I miss the simple life of the little girl, whose imagination is from an outside world with animals that talk and humans that fly.

No makeup.
No deadlines.
No meetings to attend except tea parties and fancy balls at the castle.

Relationships are easy for the little girl- no secret conditions or hidden agendas. Simply best friends who you can trust or enemies never worth a second glance.

I used to make my own jewelry and write my own songs.
I used to play pretend like it was required and never be ashamed of my dreams.

Growing up is boring, time-consuming.
Like a sneeze, it attacks you and you can never seem to stop it from coming. It consumes your body. It stops you in your footsteps, until all you can do is close your eyes and wait for it to pass.

Yet the little girl is a stranger to the concept of time. 
The sun and the moon are her clock, moving across the sky like a dance.






Ocean Blue

I attended a conference for work.
There was a poetry session.
I couldn't resist....


I am the sound of raindrops against the tin roof of an old, forgotten cabin along the outskirts of town. Sometimes my chatter is soothing, relaxing the mind of my listeners. Sometimes my passion and overactive brain gives way to my sound as each word, each raindrop of my vocal cords, introduces a storm approaching over the mountains of life.
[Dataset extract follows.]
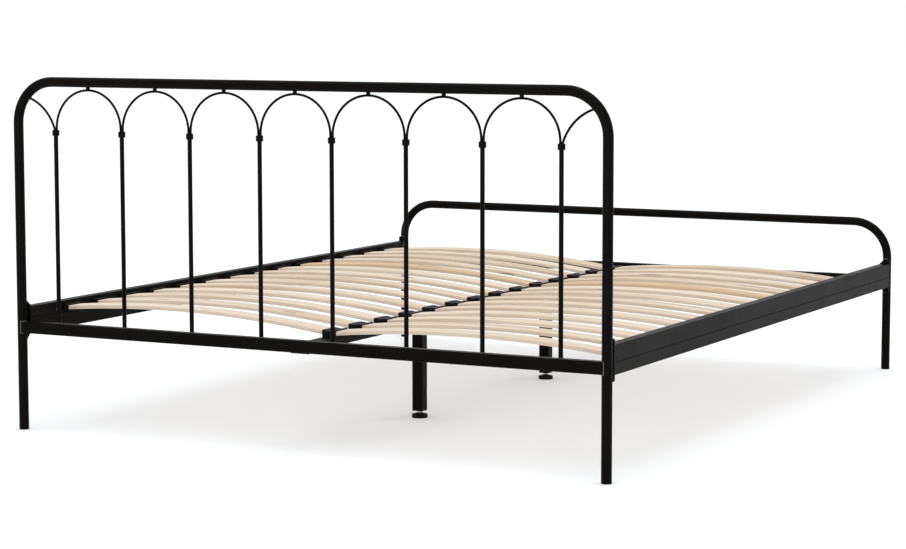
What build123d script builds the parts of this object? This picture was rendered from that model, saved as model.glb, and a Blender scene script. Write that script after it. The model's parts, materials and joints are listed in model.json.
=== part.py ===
from build123d import *
import os

# A double bed frame in black powder-coated steel with two rows of sprung wooden slats.
# Millimetres. +Z is up, X runs across the bed and +Y runs from the headboard to the foot.
# The origin is on the floor, at the centre of the bed. The two side rails are one and the same
# pair of stacked tubes, but the left one is the other way up, so the slats of its side sit higher.

# ---- driving dimensions -------------------------------------------------------------------
POST_X = 817.0          # post axes, left and right of the centre line
HALF_LENGTH = 1025.0    # post axes, towards the head and the foot
TUBE_R = 12.5           # bent tubes of both ends
TUBE_WALL = 1.5
HEAD_BEND_R = 105.0     # bends at the top of the tubes, at their axis
FOOT_BEND_R = 105.0
HEAD_TOP = 891.0        # axis of the top of the headboard tube
FOOT_TOP = 439.0        # axis of the top of the footboard tube

END_RAIL_DEPTH = 24.0   # flat cross rails of the headboard and the footboard
END_RAIL_HEIGHT = 30.0
END_RAIL_Z = 250.0      # their undersides
SECTION_WALL = 1.5      # wall of every rectangular tube
SECTION_CORNER = 2.2    # its outer corner radius

SIDE_RAIL_WIDTH = 28.0
SIDE_RAIL_OUTER = 829.0  # outer faces of the side rails
SIDE_RAIL_Z = 247.0     # their undersides
SLIM_TUBE_HEIGHT = 30.0  # the tube that holds the slats: the lower one on the right side
TALL_TUBE_HEIGHT = 40.0
PEG_LINE = 19.5         # height of the slat holders' pegs, from the slim tube's outer face

ROD_COUNT = 8
ROD_PITCH = 200.4
ROD_R = 5.5
ROD_TOP = 763.0
DIMPLE_BALL_R = 4.0
DIMPLE_DEPTH = 1.3
DIMPLE_Z = (317.0, 386.0, 525.0, 664.0, 733.0)

WIRE_R = 3.0            # round wire of the arches
WIRE_OFFSET = 3.1       # a wire's axis beside the axis of its rod
ARCH_TOP = 871.4        # axis of an arch at its crown
END_ARCH_R = 122.0      # the short arches at both ends of the row
END_KNEE_R = 9.0        # their bend just over the collar
COLLAR_R = 9.0
COLLAR_BORE_R = 6.25
COLLAR_Z = 756.0
COLLAR_HEIGHT = 14.5

PLATE_NEAR = 12.0       # corner plates, welded to the posts: their two faces from the post axis
PLATE_FAR = 17.0
PLATE_X = (799.5, 829.0)
PLATE_Z = (232.0, 331.0)
PLATE_CHAMFER = 14.0
PLATE_STEP_X = 805.0    # inboard edge of their narrower lower part
PLATE_STEP_Z = 272.0
END_PLATE_THICKNESS = 3.0  # plates that close the side rails, against the corner plates
HOOK_Z = (266.0, 303.0)    # headed studs that carry the side rails
HOOK_R = 4.0
HOOK_HEAD_R = 6.0
HOOK_HEAD_LENGTH = 3.0
KEYHOLE_DROP = 8.5      # from a stud down to the middle of the wide part of its keyhole
KEYHOLE_SLOT_R = 4.2
KEYHOLE_WIDE_R = 6.6

BEAM_WIDTH = 40.0
BEAM_HEIGHT = 20.0
BEAM_Z = 248.0          # underside
BEAM_END_GAP = 16.0     # end of the beam, from the axis of the end rail
HANGER_THICKNESS = 3.0
HANGER_WIDTH = 50.0
HANGER_REACH = 62.0
SMALL_BOLT_R = 3.0
SMALL_HEAD_R = 5.5

LEG_Y = (-398.0, 379.0)
LEG_SIDE = 30.0
LEG_BOTTOM = 21.0
LEG_PLATE = (40.0, 72.0, 3.0)
LEG_BOLT_Y = 26.0       # bolts of the leg's plate, from the leg's axis
PLUG_FLANGE = 2.5
PLUG_DEPTH = 24.0
STUD_R = 4.95
STUD_BORE_R = 5.0
STUD_BOTTOM = 4.0
STUD_TOP = 62.0
PAD_R = 21.0
PAD_SIDE = 9.5
PAD_TOP = 13.0
PAD_NECK_R = 8.5

FOOT_CAP_RIM = 3.0      # plastic ends of the four posts
FOOT_CAP_DEPTH = 18.0

SLAT_ROWS = 14
SLAT_PITCH = 130.6
SLAT_FIRST_Y = -841.5   # middle of the row nearest the headboard
SLAT_WIDTH = 57.0
SLAT_THICKNESS = 10.0
SLAT_EDGE_R = 2.0
SLAT_OUTER_X = 797.0    # a slat's end by the side rail
SLAT_INNER = (4.0, 276.8)  # its end over the centre beam, X and Z of the middle of its thickness
SLAT_BOW = 23.8         # rise of its middle above the straight line between its ends
SLOT_GAP = 0.25         # play of a slat in its holder

HOLDER_WIDTH = 61.0     # along the bed
SIDE_HOLDER_DEPTH = 17.0
SIDE_HOLDER_HEIGHT = 18.0
SIDE_HOLDER_RISE = 1.0  # middle of a side holder and its slat, above the peg
CENTRE_HOLDER_WIDTH = 40.0
CENTRE_HOLDER_TOP = 286.0
HOLDER_FILLET = 2.5
PEG_R = 4.0
PEG_HOLE_R = 4.1
PEG_LENGTH = 7.0

# ---- sizes worked out from them -----------------------------------------------------------
SIDE_RAIL_TOP = SIDE_RAIL_Z + SLIM_TUBE_HEIGHT + TALL_TUBE_HEIGHT
RAIL_GAP = PLATE_FAR + END_PLATE_THICKNESS  # end of a side rail's tubes, from the post axis
SIDE_RAIL_INNER = SIDE_RAIL_OUTER - SIDE_RAIL_WIDTH
SIDE_RAIL_X = SIDE_RAIL_OUTER - SIDE_RAIL_WIDTH / 2
END_RAIL_TOP = END_RAIL_Z + END_RAIL_HEIGHT
BEAM_TOP = BEAM_Z + BEAM_HEIGHT
SLAT_Y = [SLAT_FIRST_Y + SLAT_PITCH * row for row in range(SLAT_ROWS)]
ROD_X = [ROD_PITCH * (i - (ROD_COUNT - 1) / 2) for i in range(ROD_COUNT)]
ENDS = {"head": -1, "foot": 1}
SIDES = {"left": -1, "right": 1}
PEG_Z = {-1: SIDE_RAIL_TOP - PEG_LINE, 1: SIDE_RAIL_Z + PEG_LINE}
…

I am the season of summer, barefoot and wandering along the trails with their deep chocolate brown soil that finds its hideaway underneath my nails, in between hair strands, along my cheeks.

I am the aroma of grass glittering in the sunlight. Bent over from human footsteps, wild and free.

I am a seagull soaring high in the clouds, floating with the wind, each drop, each lift, letting the sky carry me and choreograph my every move as I watch all movement below.

I am an ocean blue, the calm of my sanity.

I am the subject psychology simply because I ask a lot of questions. Questions are my preferred language, my avenue to humanity, the skin of the earth.